La fotografía de su cadáver en las costas turcas sobrecogió al mundo entero con el drama de los refugiados, como si las imágenes que habían desfilado previamente ante nosotros, cómodos en el sofá de nuestras casas, viendo a esos padres cargados de sus hijos, o a esos millares de personas que se arrastran bajo las concertinas, malditas concertinas, corriendo como alma que lleva el diablo con su rostro desfigurado por el terror, no tuviesen la suficiente entidad para arrancarnos de nuestro injusto conformismo y ensimismamiento.

Ha sido muy cruda la muerte inocente tan joven -tenía tres años- arrancada de cuajo y ha sido mucho más impactante, nos ha removido más las entrañas, despertando nuestra cruel indiferencia que hace demasiado tiempo se apoderó de nosotros. La imagen de Aylan muerto ha sido mucho más impactante que la de miles de cadáveres adultos, porque representa la inocencia en estado puro. Pero la muerte es la muerte. Igual de cruel en Aylan que en los miles de sirios que huyen de esa atroz guerra que los asola. Trae a nuestra mente el presente de nuestros hijos o nietos y a su futuro que Aylan ya no tendrá.

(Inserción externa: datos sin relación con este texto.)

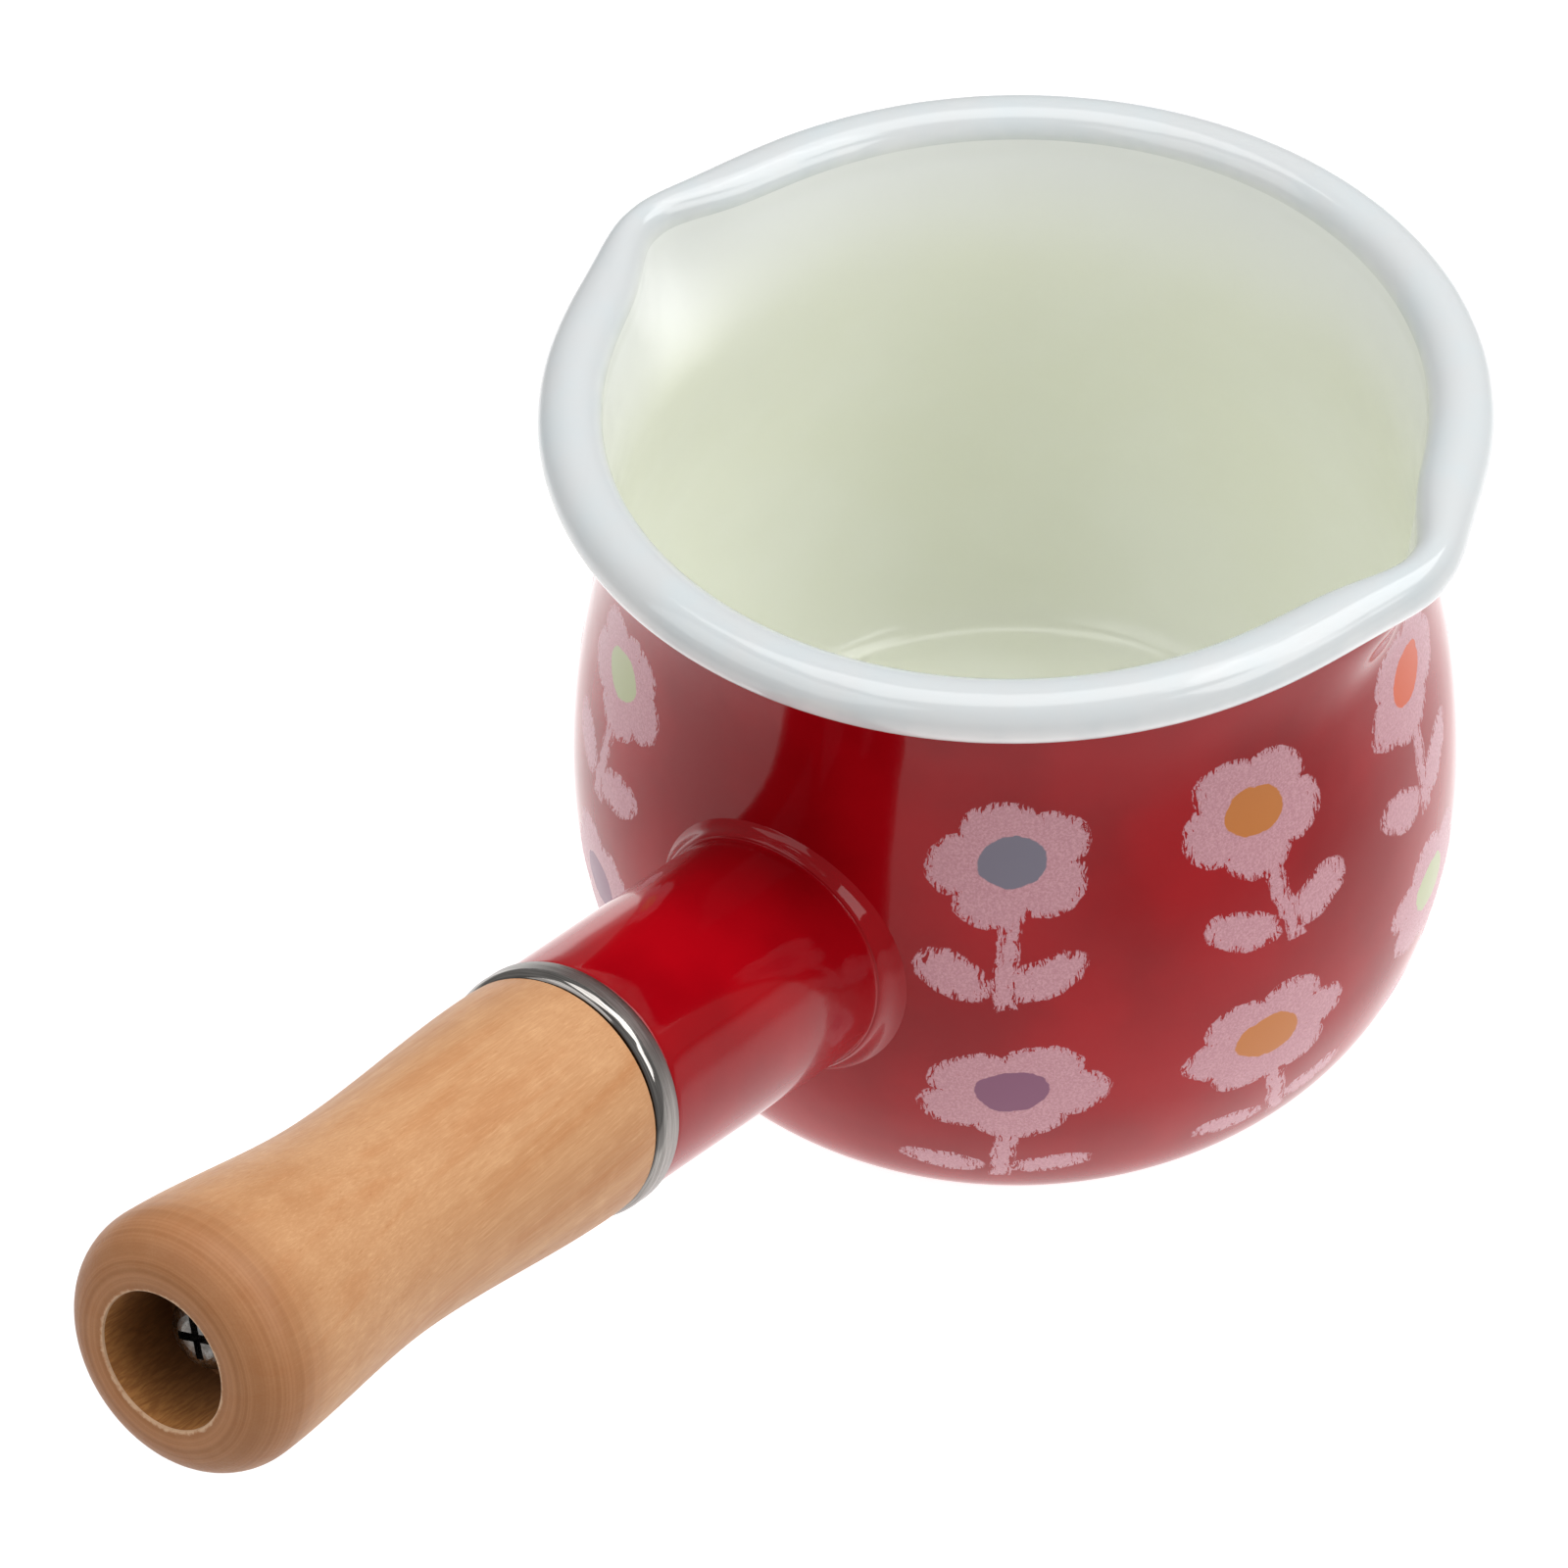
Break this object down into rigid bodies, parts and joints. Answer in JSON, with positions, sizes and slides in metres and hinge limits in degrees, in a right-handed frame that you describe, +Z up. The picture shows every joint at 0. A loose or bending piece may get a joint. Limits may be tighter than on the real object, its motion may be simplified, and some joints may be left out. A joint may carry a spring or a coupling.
{
  "type": "enamelled pouring pot",
  "caption": "Small enamelled pot with a waisted belly, rolled rim, opposed pouring spouts and an upswept turned wooden grip on a welded socket, for melting wax or warming milk.",
  "frame": {"origin": "centre of the pot's flat base, on the plane that it stands on", "axes": "+Z up through the mouth; the handle runs towards -X and rises; the spouts face +Y and -Y"},
  "size_m": [0.2627, 0.1408, 0.1176],
  "materials": {
    "red_enamel": "gloss",
    "stainless_steel": "satin",
    "lacquered_wood": "satin",
    "plated_steel": "satin"
  },
  "bodies": {
    "pot": {"pot_body": "red_enamel", "handle_socket": "red_enamel", "socket_bracket": "plated_steel", "bracket_nut": "plated_steel"},
    "grip": {"wooden_grip": "lacquered_wood", "ferrule": "stainless_steel"},
    "washers": {"flat_washer": "plated_steel", "spring_washer": "plated_steel"},
    "screw": {"handle_screw": "plated_steel"}
  },
  "joints": [
    {"name": "grip_pull_off", "type": "slide", "parent": "pot", "child": "grip", "axis": [-0.9225, 0, 0.3859], "range_m": [0, 0.03]},
    {"name": "screw_withdraw", "type": "slide", "parent": "grip", "child": "washers", "axis": [-0.9225, 0, 0.3859], "range_m": [0, 0.0104]},
    {"name": "screw_turn", "type": "hinge", "parent": "washers", "child": "screw", "pos_m": [-0.1142, 0, 0.0732], "axis": [-0.9225, 0, 0.3859], "range_deg": [0, 4680]}
  ],
  "couplings": [
    {"joint": "screw_turn", "follows": "screw_withdraw", "rad_per_m": 7854}
  ]
}
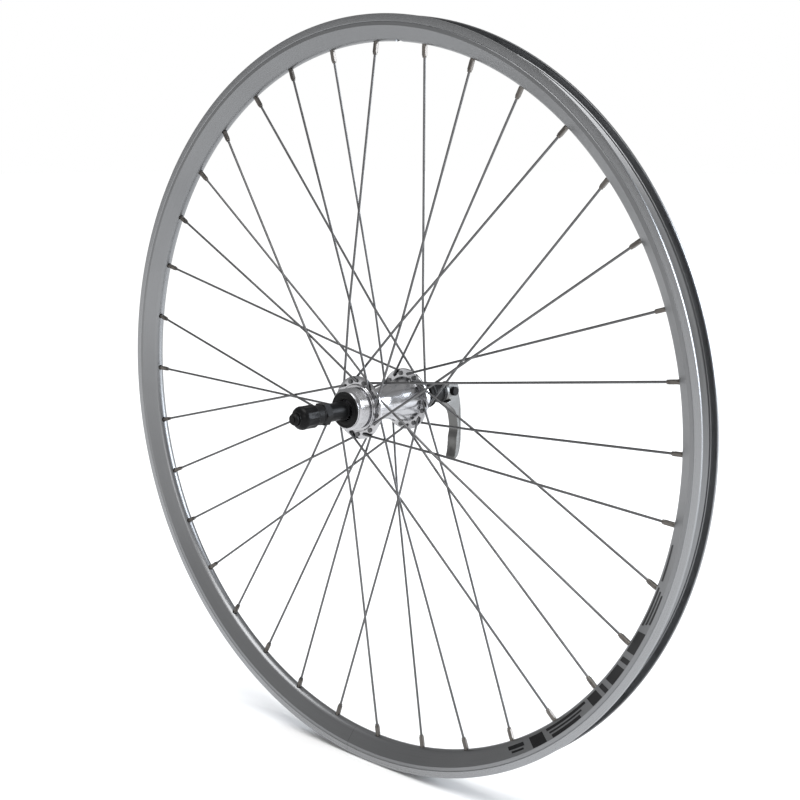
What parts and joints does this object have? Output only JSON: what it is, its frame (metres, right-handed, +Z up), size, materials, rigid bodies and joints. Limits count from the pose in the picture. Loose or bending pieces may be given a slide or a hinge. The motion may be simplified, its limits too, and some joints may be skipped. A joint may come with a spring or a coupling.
{
  "type": "bicycle wheel",
  "caption": "Rear bicycle wheel with a hooked alloy rim, crossed wire spokes, a hub threaded for a screw-on freewheel and a quick-release skewer.",
  "frame": {"origin": "centre of the wheel on the axle, in the rim's middle plane", "axes": "+Y along the axle to the quick-release lever, the freewheel thread on the -Y side, +Z up, +X forward or back"},
  "size_m": [0.6339, 0.201, 0.634],
  "materials": {
    "rim": "satin anodised silver",
    "hub": "polished",
    "spoke": "drawn steel, dark grey",
    "nipple": "dark nickel plate",
    "bearing_steel": "ground",
    "ball": "polished",
    "black_steel": "black oxide",
    "black_plastic": "matte",
    "black_alloy": "black anodised, semi-matte",
    "seal": "matte",
    "lever": "cast, satin",
    "spring": "bright wire"
  },
  "bodies": {
    "axle_set": {"axle": "black_steel", "cone_drive_side": "bearing_steel", "cone_other_side": "bearing_steel", "lock_washer_drive_side": "black_steel", "lock_washer_other_side": "black_steel", "spacer_drive_side": "black_alloy", "spacer_other_side": "black_alloy", "seal_boot": "seal", "locknut_drive_side": "black_steel", "locknut_other_side": "black_steel", "dropout_spacer_drive_side": "black_plastic", "dropout_spacer_other_side": "black_plastic"},
    "wheel": {"rim": "rim", "spokes_drive_leading": "spoke", "spokes_drive_trailing": "spoke", "spokes_other_leading": "spoke", "spokes_other_trailing": "spoke", "nipples_drive_side": "nipple", "nipples_other_side": "nipple", "hub_shell": "hub", "bearing_cup_drive_side": "bearing_steel", "bearing_cup_other_side": "bearing_steel", "dust_cap_drive_side": "black_plastic", "dust_cap_other_side": "black_plastic"},
    "drive_ball_ring": {"balls_drive_side": "ball"},
    "other_ball_ring": {"balls_other_side": "ball"},
    "clamp_base": {"lever_base": "black_alloy", "saddle": "lever", "spring_other_side": "spring"},
    "skewer": {"skewer_rod": "black_steel", "cross_pin": "black_steel"},
    "skewer_nut": {"adjusting_nut": "black_alloy", "nut_lock_insert": "black_plastic", "spring_drive_side": "spring"},
    "clamp_lever": {"lever": "lever"}
  },
  "joints": [
    {"name": "wheel_spin", "type": "hinge", "parent": "axle_set", "child": "wheel", "pos_m": [0, 0, 0], "axis": [0, 1, 0], "continuous": true},
    {"name": "drive_balls_roll", "type": "hinge", "parent": "axle_set", "child": "drive_ball_ring", "pos_m": [0, -0.0335, 0], "axis": [0, 1, 0], "continuous": true},
    {"name": "other_balls_roll", "type": "hinge", "parent": "axle_set", "child": "other_ball_ring", "pos_m": [0, 0.0435, 0], "axis": [0, 1, 0], "continuous": true},
    {"name": "skewer_turn", "type": "hinge", "parent": "axle_set", "child": "clamp_base", "pos_m": [0, 0, 0], "axis": [0, 1, 0], "continuous": true},
    {"name": "clamp_travel", "type": "slide", "parent": "clamp_base", "child": "skewer", "axis": [0, 1, 0], "range_m": [-0.00064, 0]},
    {"name": "lever_swing", "type": "hinge", "parent": "skewer", "child": "clamp_lever", "pos_m": [0, 0.092, 0], "axis": [1, 0, 0], "range_deg": [0, 145]},
    {"name": "nut_turn", "type": "hinge", "parent": "skewer", "child": "skewer_nut", "pos_m": [0, -0.085, 0], "axis": [0, 1, 0], "continuous": true}
  ],
  "couplings": [
    {"joint": "drive_balls_roll", "follows": "wheel_spin", "ratio": 0.6134},
    {"joint": "other_balls_roll", "follows": "wheel_spin", "ratio": 0.6134},
    {"joint": "clamp_travel", "follows": "lever_swing", "m_per_rad": -0.00025}
  ]
}
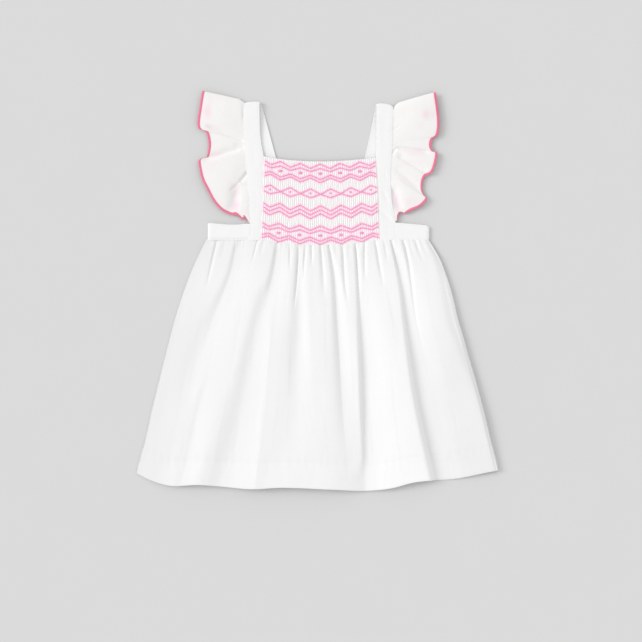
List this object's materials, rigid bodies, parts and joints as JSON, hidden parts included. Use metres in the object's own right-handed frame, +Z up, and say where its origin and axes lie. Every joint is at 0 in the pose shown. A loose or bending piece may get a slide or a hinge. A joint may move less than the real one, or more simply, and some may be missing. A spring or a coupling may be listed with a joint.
{
  "type": "toddler dress",
  "caption": "Toddler dress laid flat: a smocked bodice between shoulder straps, ruffled flutter sleeves, a waistband and a full gathered skirt.",
  "frame": {"origin": "on the surface the dress lies on, under the middle of its bounding box", "axes": "+Y from the hem to the neck, +X to the right as the front is seen, +Z up out of the front"},
  "size_m": [0.4125, 0.4545, 0.0109],
  "materials": {
    "cotton": "matt white cotton poplin",
    "smocked_cotton": "matt white cotton in fine pleats, stitched over in pink thread",
    "sleeve_cotton": "thin white cotton, slightly see-through"
  },
  "bodies": {
    "root": {"skirt_front": "cotton", "skirt_back": "cotton", "bodice_smocked": "smocked_cotton", "strap_front_left": "cotton", "strap_front_right": "cotton", "strap_back_left": "cotton", "strap_back_right": "cotton", "waistband_front_left": "cotton", "waistband_front_right": "cotton", "waistband_back": "cotton", "sleeve_left": "sleeve_cotton", "sleeve_right": "sleeve_cotton"}
  },
  "joints": []
}
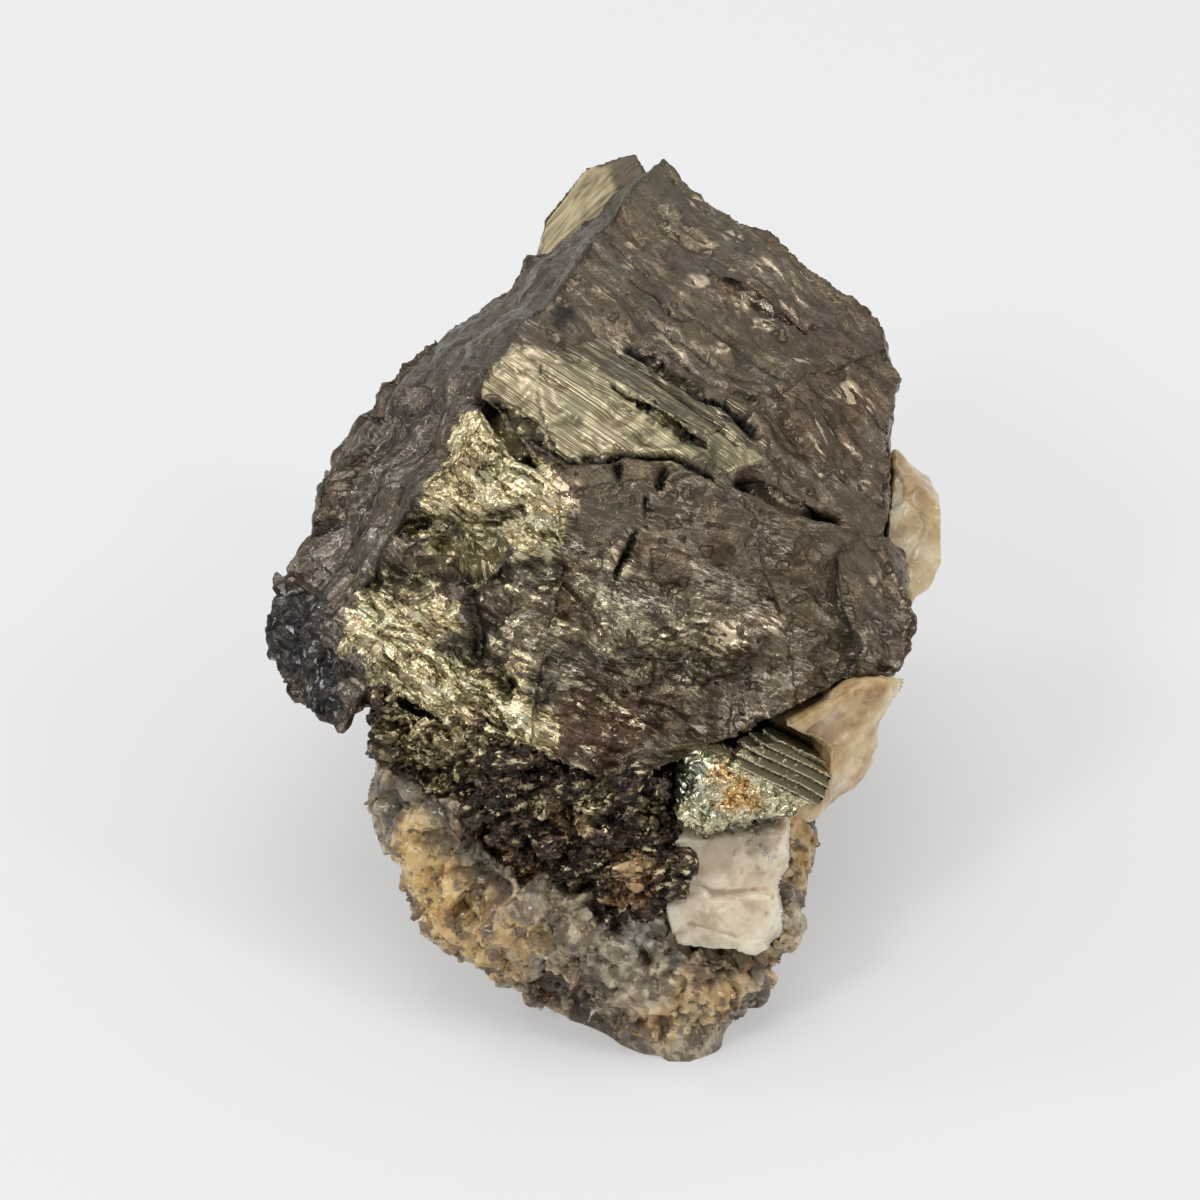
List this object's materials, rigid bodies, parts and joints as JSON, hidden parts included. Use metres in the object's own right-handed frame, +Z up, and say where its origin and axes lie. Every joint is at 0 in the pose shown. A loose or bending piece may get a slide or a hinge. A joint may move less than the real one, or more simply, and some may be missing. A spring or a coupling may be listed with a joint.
{
  "type": "cubanite mineral specimen",
  "caption": "Blocky striated metallic crystal with a tarnished skin and golden breaks, on a small foot of calcite, carbonate and quartz vein rock.",
  "frame": {"origin": "on the surface that the specimen stands on, below the middle of its bounding box", "axes": "+Z up; +Y to the back, away from the broad sloping front face; +X to the right as seen from the front"},
  "size_m": [0.0205, 0.0245, 0.0174],
  "materials": {
    "tarnished_cubanite": "satin",
    "brassy_blade": "satin",
    "bronze_fan": "satin",
    "white_calcite": "gloss",
    "cream_carbonate": "matte",
    "tan_carbonate": "matte",
    "dark_sulphide": "matte",
    "vein_quartz": "matte"
  },
  "bodies": {
    "root": {"cubanite_crystal": "tarnished_cubanite", "cubanite_back_blade": "brassy_blade", "cubanite_fan": "bronze_fan", "calcite_cleavage": "white_calcite", "cream_carbonate": "cream_carbonate", "flank_carbonate": "tan_carbonate", "sulphide_crust": "dark_sulphide", "vein_rock": "vein_quartz"}
  },
  "joints": []
}
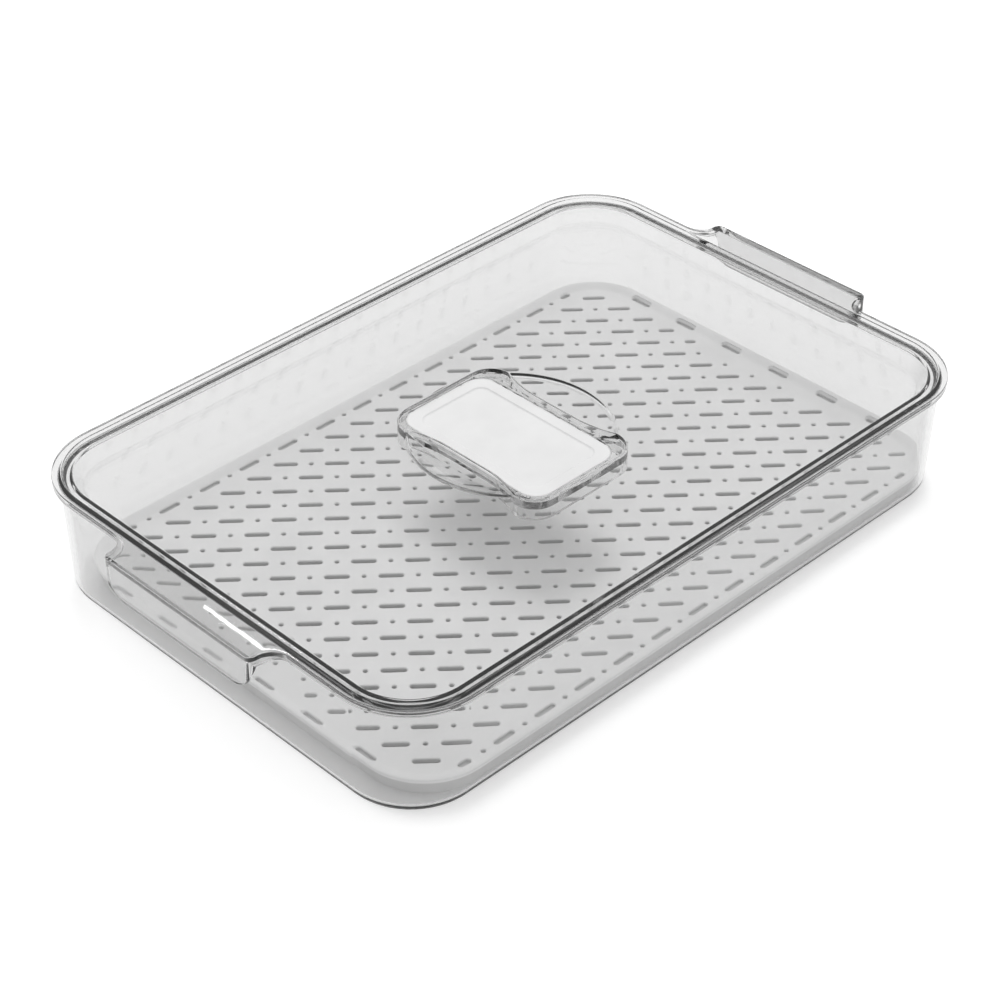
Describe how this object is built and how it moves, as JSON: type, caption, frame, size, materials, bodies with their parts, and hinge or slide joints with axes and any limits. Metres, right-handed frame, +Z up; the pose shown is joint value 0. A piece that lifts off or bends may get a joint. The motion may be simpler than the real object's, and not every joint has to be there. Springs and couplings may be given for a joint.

La imagen de Aylan me resultó tan poderosa como aquellas primeras fotografías que en los 80 comenzaron a difundir las ONG, aquellas de niños africanos tan delgados que pareciera que sus bracitos se fueran a quebrar, con sus pancitas hinchadas de puro vacío, con las moscas cubriéndoles el rostro sin que tuvieran energía para poder espantarlas, porque el hambre ya había apagado sus fuerzas.

Sucede con los bombardeos de Gaza cuando vemos a unos pequeños ensangrentados caminando descalzos entre los escombros, con los niños saharauis cuando sus ojos negros nos miran con ternura desde lo más recóndito de la Hamada, con los «sin techo» que con su botella de agua y jabón salpican nuestro parabrisas para ganarse unas monedas.

Todas estas imágenes de refugiados sirios repudiados en Europa, de niños en Gaza no hacen más que reforzar mi forzada convicción y asco infinito por la ruindad de unos dirigentes a los que nosotros hemos sentado en sus cómodos sillones de cuero. Siento vergüenza de mí mismo por permanecer indignado pero impasible en el sofá de mi casa contemplando las atrocidades que Occidente está consintiendo con Siria.

Pero seamos un poco profundos, ¿de dónde creen ustedes que se subvenciona el gran poder del Estado Islámico? Por ellos solos, sería imposible tanto orden y armamento. Van mejor pertrechados que muchos ejércitos de Europa. La explicación es más que evidente: del petróleo que tienen en su poder de Siria y de Irak. De aquellos terribles polvos de Bush, Blair y Aznar, vienen estos sangrientos lodos. ¿Quién compra ese petróleo asesino? Las multinacionales occidentales que ni sienten, ni sufren, ni ven. Solo ganan dólares y euros. ¿Qué son miles de vidas para esta jauría hambrienta de petróleo? Nada€ un puñado de desgraciados que solo son «daños colaterales».

Vi a un niño sirio de no más de doce años gritando desesperadamente que ellos no quieren huir de su país, Siria. Solo quieren que Occidente acabe esta maldita guerra. Ahora, con la muerte de Aylan, todos son llantos y crujir de dientes, pero, pronto, nuestra conciencia se dormirá.

Están repartiéndose los refugiados como si fueran sacos. Tocamos a€ No, en España menos que hay cinco millones de parados, tuvo la poca vergüenza de esgrimir un ministro de no sé ni me importa su nombre. Esto no se arregla con vergonzantes repartos, simplemente para detener nuestra hemorragia de vergüenza.

Llegará un momento en que ni siquiera nos sorprenderá descubrirnos zapeando en la televisión, dejando atrás aquellas imágenes del niño sirio como quien pasa un anuncio de detergente, sin detenernos a verlas, sin conmovernos, sin que nuestro corazón se detenga unas décimas de segundo y el estómago se nos haga un nudo, nada. Llegará un día en que aquella tripita hinchada, aquel puñado de moscas formarían parte de nuestro álbum diario, asumiéndolas como una parte más de nuestra realidad.

Que no suceda eso. La solución no pasa por sumar, restar, dividir o multiplicar a las personas. La solución pasa por aniquilar los pozos de petróleo del Estado Islámico y sancionar, gravemente, a las multinacionales petroleras que compren este petróleo asesino. Obama, Premio Nobel de la Paz, tiene mucho que decir.

Solo así la muerte de Aylan valdrá para algo.